We got back on Sunday from a family reunion trip to northern California, and as much as I love being on vacation, nothing beats coming home. It feels like it’s been awhile since Grayson and I have been home
, first Phoenix, then Seattle and then Lake Shasta. So it feels nice to be settled again for a few more months before our next trip! And it feels nice to get back to our “routine”, even if that routine changes daily with a baby.
I spent most of yesterday getting unpacked, doing laundry, taking care of the baby, grocery shopping and getting as much cooking done as I could muster. I feel like in the last month I haven’t really been able to grocery shop for more than just a few days at a time and that’s not how I normally operate, so it felt good to shop for a whole week and not have to worry about not getting something used up before we leave again.
I have wanted to make these breakfast burritos for a long time now and just haven’t put aside the time to do it, but yesterday I decided that it was finally time! Plus, Jesse was jumping right back into work/school (YAY for being 4th years) and usually the mornings are rushed, so an easy grab and go breakfast seemed like a great idea!
If you’ve been following Kaylan’s Kitchen for awhile you probably know that I like recipes/meals that are versatile and can be easily changed up, well this is no exception. I basically made the basis of a breakfast burrito (alliteration alert) and it can easily be added on from here. All you need for these are eggs, breakfast sausage, cheese and tortillas. Easy peasy. You could also add hashbrowns (or other potatoes), or tomatoes.
Cook up the sausage first, breaking it up into small pieces as you go. I used lean turkey sausage for these because to me it tastes just as good as regular sausage and is a much healthier option. Once it’s completely cooked through, pour it onto a plate lined with a paper towel so that the grease is soaked up.
In a mixing bowl, whisk the eggs with a little salt, pepper and a splash of milk.
Then, in the same pan, cook the eggs. Since I used turkey sausage I didn’t have any grease leftover, but if there is grease, dump it out first, but don’t wipe the pan clean. Don’t overcook the scrambled eggs because they’ll dry out a little being in the freezer, so turn off the heat just a minute before they’re done.
Combine the sausage and egg, then scoop a little bit onto each tortilla, top with some shredded cheese and roll into a burrito.

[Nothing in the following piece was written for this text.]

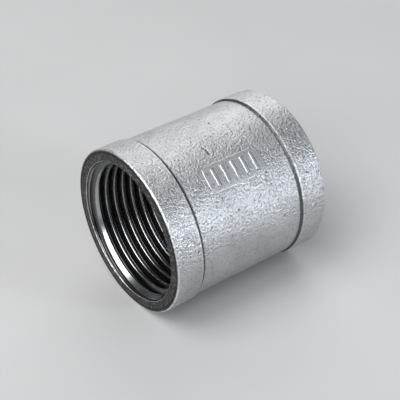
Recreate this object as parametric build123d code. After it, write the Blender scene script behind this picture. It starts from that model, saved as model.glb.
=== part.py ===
from build123d import *
from build123d.topology import SkipClean
import math
import os

# Banded pipe coupling, nominal size 1: one casting with a parallel pipe thread in each end.
# The axis of the coupling is X, up is +Z and the origin is on the axis at mid-length.

# Driving dimensions of the casting, mm
length = 41.5
band_radius = 19.5
band_width = 6.5
barrel_radius = 19.05
foot_radius = 0.5
shoulder_radius = 0.4
corner_radius = 0.45
lip_radius = 0.15

# Parallel pipe thread of size 1: Whitworth form, eleven threads to the inch
pitch = 25.4 / 11
crest_radius = 30.291 / 2
root_radius = 33.249 / 2
flank_angle = 27.5
flat_width = pitch / 6
thread_zone_length = 17.0
skin_behind_root = 0.075
mouth_slope = 32
end_slope = 45
cutter_overrun = 0.3

# Size mark: a raised panel wrapped on the barrel, with a row of plain raised bars on it
mark_length = 15.4
mark_width = 6.6
mark_corner = 1.8
mark_angle = 51.5
panel_height = 0.18
bar_height = 0.4
bar_count = 5
bar_spacing = 2.6
bar_length = 4.6
bar_width = 1.0

# Sizes that follow
half_length = length / 2
bore_radius = root_radius + skin_behind_root


def casting():
    """The barrel, its two bands, both end faces and the plain bore behind the threads."""
    rise = band_radius - barrel_radius
    slope = math.degrees(math.acos(1 - rise / (foot_radius + shoulder_radius)))
    run = (foot_radius + shoulder_radius) * math.sin(math.radians(slope))
    foot_x = half_length - band_width - run
    with BuildSketch() as section:
        with BuildLine():
            barrel = Line((0, barrel_radius), (foot_x, barrel_radius))
            foot = JernArc(barrel @ 1, (1, 0), foot_radius, slope)
            shoulder = JernArc(foot @ 1, foot % 1, shoulder_radius, -slope)
            band = Line(shoulder @ 1, (half_length - corner_radius, band_radius))
            corner = JernArc(band @ 1, (1, 0), corner_radius, -90)
            face = Line(corner @ 1, (half_length, bore_radius + lip_radius))
            lip = JernArc(face @ 1, (0, -1), lip_radius, -90)
            Polyline(lip @ 1, (0, bore_radius), (0, barrel_radius))
        make_face()
        mirror(about=Plane.YZ)
    return revolve(section.sketch, Axis.X)


def plain_ring():
    """The wall of the tapped zone before the thread is cut, standing on Z."""
    on_base = (Align.CENTER, Align.CENTER, Align.MIN)
    wall = Cylinder(bore_radius, thread_zone_length, align=on_base)
    return wall - Cylinder(crest_radius, thread_zone_length, align=on_base)


def thread_groove():
    """The screw-shaped groove between the crests, running out past both ends of the ring."""
    widening = 2 * math.tan(math.radians(flank_angle))
    inner_radius = crest_radius - cutter_overrun
    inner_half = (flat_width + widening * (root_radius - inner_radius)) / 2
    cutter = Polygon(
        (inner_radius, -inner_half),
        (root_radius, -flat_width / 2),
        (root_radius, flat_width / 2),
        (inner_radius, inner_half),
        align=None,
    )
    path = Helix(pitch, thread_zone_length + 2 * pitch, root_radius)
    return Pos(0, 0, -pitch) * sweep(Plane.XZ * cutter, path, is_frenet=True)


def countersink(slope):
    """The cone that opens the base of the ring out to its outer edge, at an angle to the axis."""
    tangent = math.tan(math.radians(slope))
    below = (0, -cutter_overrun)
    outer = (bore_radius + cutter_overrun * tangent, -cutter_overrun)
    tip = (0, bore_radius / tangent)
    return revolve(Plane.XZ * Polygon(below, outer, tip, align=None), Axis.Z)


def in_quarters(solid):
    """The same solid with its faces divided at every quarter turn, so that each crest is a short strip."""
    pieces = [solid]
    for turn in (45, 135):
        cut = Plane.XZ.rotated((0, 0, turn))
        halves = [split(piece, bisect_by=cut, keep=Keep.BOTH) for piece in pieces]
        pieces = [piece for both in halves for piece in both.solids()]
    return pieces[0].fuse(*pieces[1:])


def thread():
    """The tapped zone at the +X end, with its mouth just inside the end face."""
    mouth = Pos(0, 0, thread_zone_length) * Rot(180, 0, 0) * countersink(mouth_slope)
    with SkipClean():
        ring = in_quarters(plain_ring().cut(thread_groove()).cut(countersink(end_slope), mouth))
    mouth_at = half_length - lip_radius
    return Pos(mouth_at - thread_zone_length, 0, 0) * Rot(0, 90, 0) * ring


def shell(height):
    """The space from the barrel's surface out to a height above it, over the length of the mark."""
    outer = Cylinder(barrel_radius + height, mark_length, rotation=(0, 90, 0))
    return outer - Cylinder(barrel_radius, mark_length, rotation=(0, 90, 0))


def size_mark():
    """The raised panel and its bars, wrapped on the side of the barrel."""
    panel_outline = RectangleRounded(mark_length, mark_width, mark_corner)
    bar = SlotOverall(bar_length, bar_width, rotation=90)
    bars_outline = Sketch(GridLocations(bar_spacing, 0, bar_count, 1) * bar)
    panel = extrude(panel_outline, band_radius) & shell(panel_height)
    bars = extrude(bars_outline, band_radius) & shell(bar_height)
    return Rot(90 - mark_angle, 0, 0) * (panel + bars)


coupling = {
    "coupling_body": casting(),
    "thread_right": thread(),
    "size_mark": size_mark(),
}
coupling["thread_left"] = Rot(0, 0, 180) * coupling["thread_right"]

os.makedirs("parts", exist_ok=True)
for name, piece in coupling.items():
    export_step(piece, f"parts/{name}.step")
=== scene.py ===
import bmesh
import bpy
import math
import random
import numpy as np
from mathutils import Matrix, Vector, kdtree, noise


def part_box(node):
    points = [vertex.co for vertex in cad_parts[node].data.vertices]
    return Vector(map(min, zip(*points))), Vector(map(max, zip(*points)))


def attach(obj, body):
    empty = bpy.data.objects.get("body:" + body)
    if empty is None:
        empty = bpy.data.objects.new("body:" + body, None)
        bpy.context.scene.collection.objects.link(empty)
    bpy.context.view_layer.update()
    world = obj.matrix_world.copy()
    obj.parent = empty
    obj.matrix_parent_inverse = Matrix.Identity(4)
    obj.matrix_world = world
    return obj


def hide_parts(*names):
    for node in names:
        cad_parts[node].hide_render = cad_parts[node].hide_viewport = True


# A cast stainless steel pipe coupling with a band round each end, lying on a plain pale floor.
# The axis of the coupling is X, up is +Z, and every length is in metres.

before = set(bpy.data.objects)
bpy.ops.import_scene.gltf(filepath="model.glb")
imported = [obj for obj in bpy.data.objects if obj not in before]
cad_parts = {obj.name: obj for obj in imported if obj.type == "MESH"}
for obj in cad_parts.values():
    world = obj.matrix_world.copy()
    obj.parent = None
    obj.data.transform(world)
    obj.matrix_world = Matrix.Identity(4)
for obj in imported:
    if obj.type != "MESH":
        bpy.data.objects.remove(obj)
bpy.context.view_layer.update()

mm = 0.001

# Sizes read from the frame
casting_low, casting_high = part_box("coupling_body")
thread_low, thread_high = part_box("thread_right")
half_length = casting_high.x
band_radius = casting_high.z
floor_height = casting_low.z
bore_radius = thread_high.z
mouth_x = thread_high.x
thread_end_x = thread_low.x

# Sizes of the casting, as in its CAD model
band_width = 6.5 * mm
barrel_radius = 19.05 * mm
foot_radius = 0.5 * mm
shoulder_radius = 0.4 * mm
corner_radius = 0.45 * mm
lip_radius = 0.15 * mm
band_x = half_length - band_width

# Parallel pipe thread of size 1, with the rounded crests and roots of the real form.
# thread_shift moves its turns along the axis, and broken_edge rounds it where it meets a countersink.
pitch = 25.4 / 11 * mm
crest_radius = 30.291 / 2 * mm
root_radius = 33.249 / 2 * mm
rounding = 0.137329 * pitch
flank_angle = math.radians(27.5)
mouth_slope = math.radians(32)
thread_shift = 0.5 * mm
broken_edge = 0.1 * mm

# Size mark: a raised panel with a row of plain bars. Its middle is mark_angle up the barrel from -Y
mark_length = 15.4 * mm
mark_width = 6.6 * mm
mark_corner = 1.8 * mm
mark_angle = math.radians(51.5)
panel_height = 0.18 * mm
bar_height = 0.4 * mm
bar_count = 5
bar_spacing = 2.6 * mm
bar_length = 4.6 * mm
bar_width = 1.0 * mm
soft_edge = 0.22 * mm
sunk_rim = 0.08 * mm
mark_underside = barrel_radius - 0.3 * mm

# Unevenness of the cast skin, and of the edge that tapping leaves. The layers of each fractal are
# how fast they fade, how much finer each one is than the last, and how many there are
wave_length = 5 * mm
wave_height = 0.035 * mm
ripple_length = 0.9 * mm
ripple_height = 0.009 * mm
ripple_layers = (0.8, 2.1, 3)
burr_length = 0.8 * mm
burr_height = 0.07 * mm
burr_layers = (0.9, 2.0, 2)

# Flaws of the cast skin. A place is x in mm, and degrees round the axis from +Y towards +Z
scattered_flaws = 70
flaw_reach = 0.97
smallest_flaw = 0.22 * mm
largest_flaw = 0.5 * mm
flaw_steepness = (0.12, 0.16, 0.22, -0.1)
gouge_places = ((-3.6, 106.5), (-3.3, 108.2), (-3.2, 110), (-3.3, 111.8))
gouge_size = 0.42 * mm
gouge_depth = 0.3 * mm
bead_place = (16.9, 174)
bead_size = 0.6 * mm
bead_height = 0.3 * mm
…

I used about 1/2 cup of filling for each burrito plus a tablespoon or two of shredded cheese. I used cheddar cheese but almost any other cheese can be used like Pepperjack cheese or Colby Jack cheese.
I wrapped each burrito with plastic wrap and then placed them in a large zip top bag and stuck them in the freezer.
When you’re ready to eat one, unwrap it from the plastic wrap and place in the microwave and cook it for about 2-3 minutes or until it’s hot all the way through. Eat the burrito as is, or add some avocado or salsa after it’s been heated up.
I’m so glad I finally made these breakfast burritos because they were so quick and easy to make, not to mention super delicious, and now we’ll have easy breakfast options when we’re on the go!
- 1 pound Breakfast Sausage
- 10 eggs
- 1/4 cup milk, optional
- 1-2 cups Cheese, shredded
- Cook sausage then drain on a paper towel
- Whisk eggs, milk and salt/pepper then cook until almost done.
- Combine the sausage and eggs then scoop about 1/2 cup of mixture into a tortilla, top with about a tablespoon (give or take) of cheese. Roll tortilla tight and wrap in plastic wrap.
- Place into freezer bag.
- When you're ready to eat one, remove from plastic wrap and microwave for about 2-3 minutes or until hot all the way through.